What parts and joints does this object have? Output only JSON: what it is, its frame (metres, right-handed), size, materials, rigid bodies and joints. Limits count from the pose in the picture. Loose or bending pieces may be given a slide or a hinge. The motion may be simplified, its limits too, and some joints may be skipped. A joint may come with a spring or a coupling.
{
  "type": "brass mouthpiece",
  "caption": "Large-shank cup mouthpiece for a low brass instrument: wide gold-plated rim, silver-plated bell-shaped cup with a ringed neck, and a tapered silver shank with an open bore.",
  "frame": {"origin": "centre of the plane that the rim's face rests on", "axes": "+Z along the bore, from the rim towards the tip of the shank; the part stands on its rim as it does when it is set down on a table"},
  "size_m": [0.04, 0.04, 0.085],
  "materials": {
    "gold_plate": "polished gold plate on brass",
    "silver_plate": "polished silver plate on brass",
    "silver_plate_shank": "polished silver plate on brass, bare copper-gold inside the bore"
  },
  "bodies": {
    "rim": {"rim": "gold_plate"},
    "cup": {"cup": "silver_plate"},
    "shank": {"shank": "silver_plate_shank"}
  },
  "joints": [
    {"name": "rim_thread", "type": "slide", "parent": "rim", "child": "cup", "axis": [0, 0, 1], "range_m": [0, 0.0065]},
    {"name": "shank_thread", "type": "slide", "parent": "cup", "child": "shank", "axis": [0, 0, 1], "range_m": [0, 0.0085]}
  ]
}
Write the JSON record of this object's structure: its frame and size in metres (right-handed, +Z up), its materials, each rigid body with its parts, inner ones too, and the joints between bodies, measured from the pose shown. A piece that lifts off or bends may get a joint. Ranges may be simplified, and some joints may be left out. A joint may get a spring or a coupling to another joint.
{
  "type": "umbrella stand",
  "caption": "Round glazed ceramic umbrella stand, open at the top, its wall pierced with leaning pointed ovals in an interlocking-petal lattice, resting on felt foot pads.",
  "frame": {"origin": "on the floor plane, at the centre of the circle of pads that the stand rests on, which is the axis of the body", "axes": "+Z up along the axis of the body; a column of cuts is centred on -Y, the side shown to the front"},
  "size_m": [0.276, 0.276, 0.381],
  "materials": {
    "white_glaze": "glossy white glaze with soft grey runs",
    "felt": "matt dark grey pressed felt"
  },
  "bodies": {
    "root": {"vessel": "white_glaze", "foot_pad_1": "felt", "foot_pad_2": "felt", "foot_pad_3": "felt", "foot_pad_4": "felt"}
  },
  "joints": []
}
---
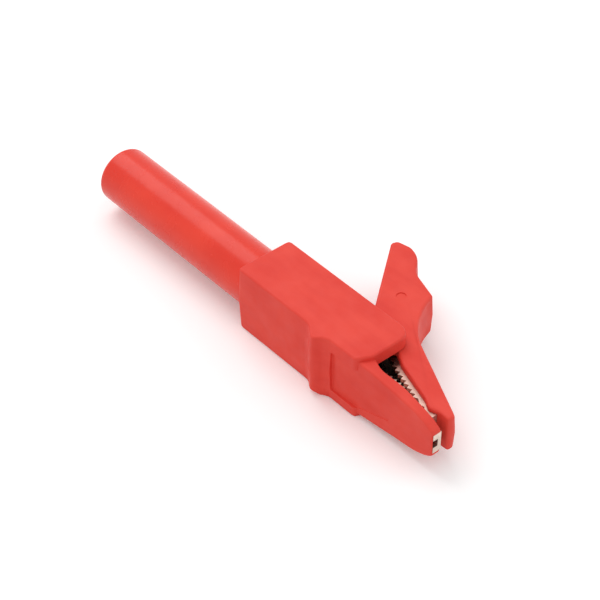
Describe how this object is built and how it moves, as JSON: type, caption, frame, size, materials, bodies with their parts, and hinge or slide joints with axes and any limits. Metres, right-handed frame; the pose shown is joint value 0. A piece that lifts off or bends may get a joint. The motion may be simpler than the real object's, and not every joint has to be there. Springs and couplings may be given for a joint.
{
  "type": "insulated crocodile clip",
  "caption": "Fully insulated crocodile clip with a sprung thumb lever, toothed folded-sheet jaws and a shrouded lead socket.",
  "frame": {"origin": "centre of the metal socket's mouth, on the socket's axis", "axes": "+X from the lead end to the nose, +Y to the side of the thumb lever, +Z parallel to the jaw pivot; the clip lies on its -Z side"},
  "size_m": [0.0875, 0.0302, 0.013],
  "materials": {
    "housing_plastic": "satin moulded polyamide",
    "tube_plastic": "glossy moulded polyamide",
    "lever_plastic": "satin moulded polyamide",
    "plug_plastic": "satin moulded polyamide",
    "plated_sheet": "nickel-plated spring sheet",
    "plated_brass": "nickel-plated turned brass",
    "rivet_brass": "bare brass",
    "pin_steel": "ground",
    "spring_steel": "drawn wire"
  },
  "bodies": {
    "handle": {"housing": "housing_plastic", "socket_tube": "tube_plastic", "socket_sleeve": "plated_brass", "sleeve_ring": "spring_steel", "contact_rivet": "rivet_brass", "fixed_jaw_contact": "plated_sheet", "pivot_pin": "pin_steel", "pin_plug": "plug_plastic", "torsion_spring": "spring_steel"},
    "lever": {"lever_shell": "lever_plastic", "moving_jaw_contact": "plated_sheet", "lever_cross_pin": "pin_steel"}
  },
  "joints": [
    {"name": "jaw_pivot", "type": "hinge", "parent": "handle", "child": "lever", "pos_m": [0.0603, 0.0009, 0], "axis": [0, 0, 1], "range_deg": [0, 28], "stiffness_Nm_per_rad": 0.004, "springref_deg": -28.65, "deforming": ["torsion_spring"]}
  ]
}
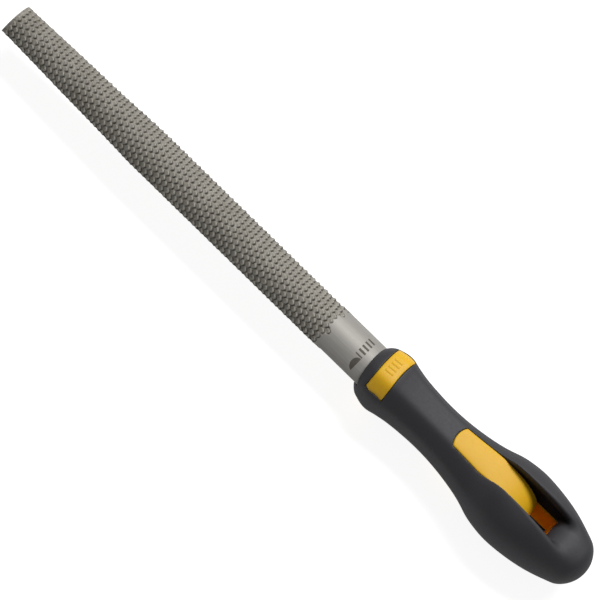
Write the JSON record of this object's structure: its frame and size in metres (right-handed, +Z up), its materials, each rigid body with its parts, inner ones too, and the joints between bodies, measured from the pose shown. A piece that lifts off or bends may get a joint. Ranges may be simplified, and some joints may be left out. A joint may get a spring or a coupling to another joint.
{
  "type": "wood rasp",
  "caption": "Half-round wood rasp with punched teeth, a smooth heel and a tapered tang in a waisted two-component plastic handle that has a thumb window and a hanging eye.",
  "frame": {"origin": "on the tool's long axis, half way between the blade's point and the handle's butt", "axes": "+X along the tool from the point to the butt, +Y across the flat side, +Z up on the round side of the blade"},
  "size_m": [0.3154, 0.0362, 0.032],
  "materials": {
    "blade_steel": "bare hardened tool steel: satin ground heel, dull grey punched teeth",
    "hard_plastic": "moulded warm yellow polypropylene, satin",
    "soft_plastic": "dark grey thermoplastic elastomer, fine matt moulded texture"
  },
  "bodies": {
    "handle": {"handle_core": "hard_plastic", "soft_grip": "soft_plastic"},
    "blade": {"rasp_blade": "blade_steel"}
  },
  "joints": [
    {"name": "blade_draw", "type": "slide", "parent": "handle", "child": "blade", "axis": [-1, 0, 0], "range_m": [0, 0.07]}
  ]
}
---
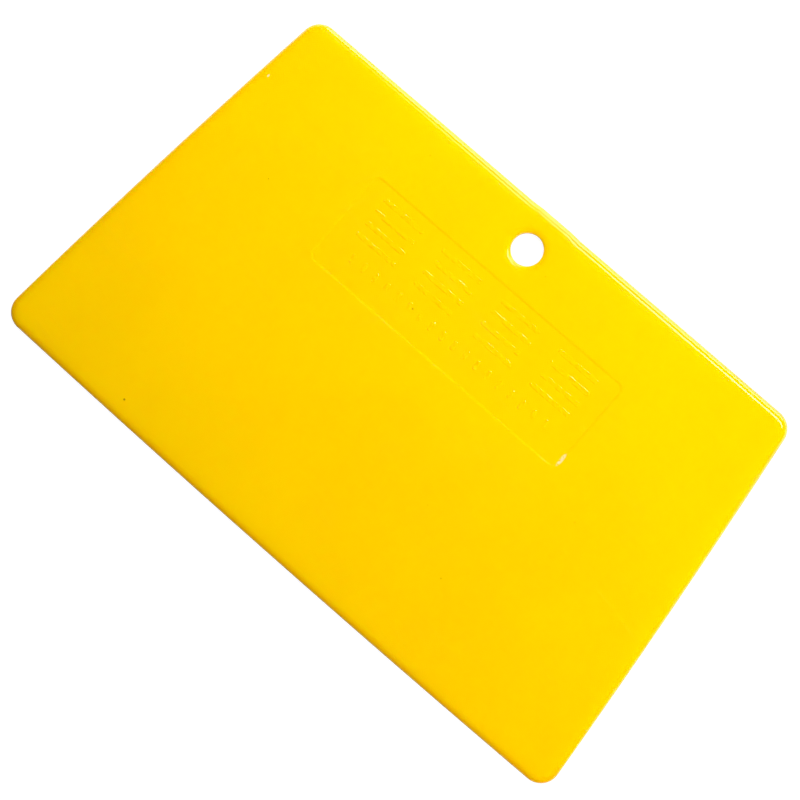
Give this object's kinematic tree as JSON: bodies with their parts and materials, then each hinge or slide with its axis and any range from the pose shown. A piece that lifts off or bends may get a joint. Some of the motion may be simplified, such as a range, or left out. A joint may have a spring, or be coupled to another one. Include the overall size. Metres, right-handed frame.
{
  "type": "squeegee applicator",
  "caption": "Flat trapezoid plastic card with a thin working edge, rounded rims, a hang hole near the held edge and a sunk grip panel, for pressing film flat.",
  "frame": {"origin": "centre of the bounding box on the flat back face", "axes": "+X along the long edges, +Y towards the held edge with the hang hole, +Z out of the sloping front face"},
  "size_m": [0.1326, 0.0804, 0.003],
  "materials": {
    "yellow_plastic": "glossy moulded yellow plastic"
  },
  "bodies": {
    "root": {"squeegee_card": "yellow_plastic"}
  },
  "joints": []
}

= Short problem =
Reply with nothing except the number of lines in the listing above that include the string "slide".

= Written solution =
6